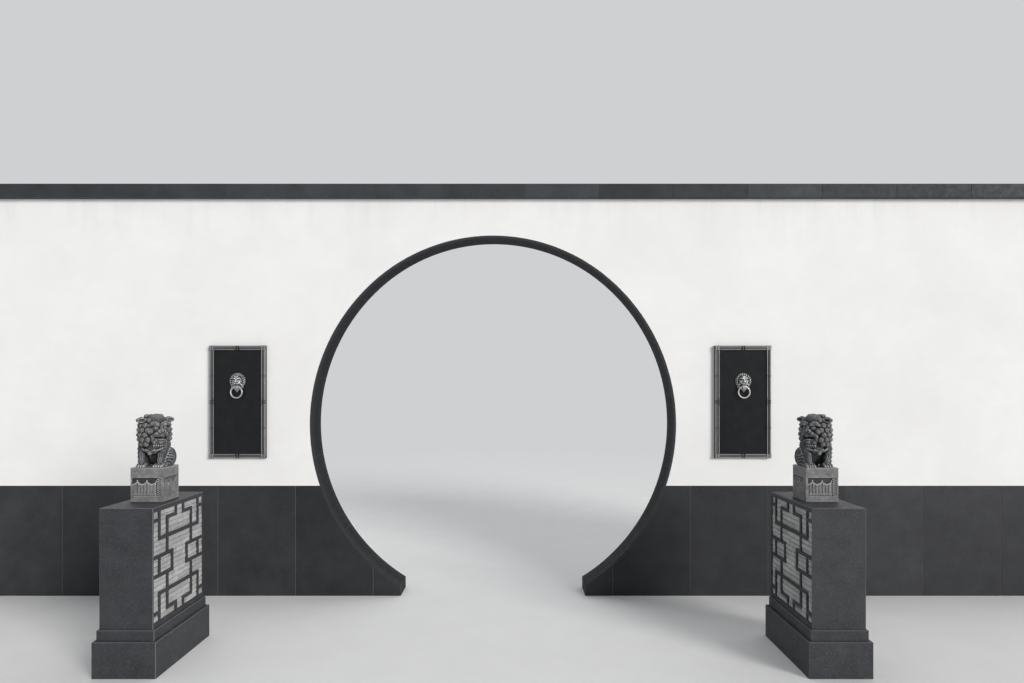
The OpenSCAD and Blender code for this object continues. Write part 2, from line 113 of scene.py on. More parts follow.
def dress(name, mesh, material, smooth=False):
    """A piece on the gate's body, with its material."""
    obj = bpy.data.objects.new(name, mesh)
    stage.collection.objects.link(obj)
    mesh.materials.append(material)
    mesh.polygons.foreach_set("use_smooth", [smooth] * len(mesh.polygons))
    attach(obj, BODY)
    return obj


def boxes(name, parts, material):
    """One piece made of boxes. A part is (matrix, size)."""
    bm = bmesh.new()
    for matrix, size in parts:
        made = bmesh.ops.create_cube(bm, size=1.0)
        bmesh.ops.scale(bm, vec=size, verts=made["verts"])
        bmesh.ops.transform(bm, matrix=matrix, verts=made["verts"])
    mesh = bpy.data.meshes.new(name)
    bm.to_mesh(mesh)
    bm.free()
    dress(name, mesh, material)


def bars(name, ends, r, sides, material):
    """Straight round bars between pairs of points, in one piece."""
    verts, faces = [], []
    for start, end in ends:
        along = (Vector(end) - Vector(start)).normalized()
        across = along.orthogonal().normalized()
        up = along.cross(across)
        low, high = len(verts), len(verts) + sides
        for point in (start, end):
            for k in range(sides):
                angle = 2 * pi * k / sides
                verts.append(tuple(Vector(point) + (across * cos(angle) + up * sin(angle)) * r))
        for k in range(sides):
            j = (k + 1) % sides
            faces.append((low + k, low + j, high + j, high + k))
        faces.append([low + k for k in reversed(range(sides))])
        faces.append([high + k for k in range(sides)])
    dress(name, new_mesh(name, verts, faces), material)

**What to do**
Using the material above, gather every line that includes "parts".

**Result for this exercise**
The OpenSCAD and Blender code for this object continues. Write part 2, from line 113 of scene.py on. More parts follow.
def boxes(name, parts, material):
    for matrix, size in parts:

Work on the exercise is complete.